Petitioner did not satisfactorily explain why he did not ask others to field test his bullets. Obviously, this could have provided substantially the same information by their retrieval of the spent bullets at a much smaller cost than he incurred for his own trips to Africa. We are convinced that petitioner's African safaris, including the travel to the safaris and related expenses, were personal expenditures under section 262 and not deductible under sections 162 or 174 and the regulations thereunder.

With respect to the remainder of the claimed expenditures, including those for petitioner's attendance at meetings to observe the methodology of marketing his product, we find that they were incurred in connection with his trade or business and deductible within the meaning of section 174.
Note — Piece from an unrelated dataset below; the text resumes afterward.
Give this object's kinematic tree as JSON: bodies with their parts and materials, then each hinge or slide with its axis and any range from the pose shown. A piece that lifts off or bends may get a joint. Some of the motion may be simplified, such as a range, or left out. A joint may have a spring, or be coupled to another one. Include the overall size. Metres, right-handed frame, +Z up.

Applicability of Section 195 ≈In the alternative, respondent argues that, should this Court find that petitioner was in an activity for profit, his expenditures were startup expenditures and must be capitalized under section 195. Because the allowable deductions for 1989 and 1990 are for research and development, the provisions of section 195 are specifically inapplicable. Secs. 174(a)(1), 195(c).

To reflect the foregoing,

Decision will be entered under Rule 155.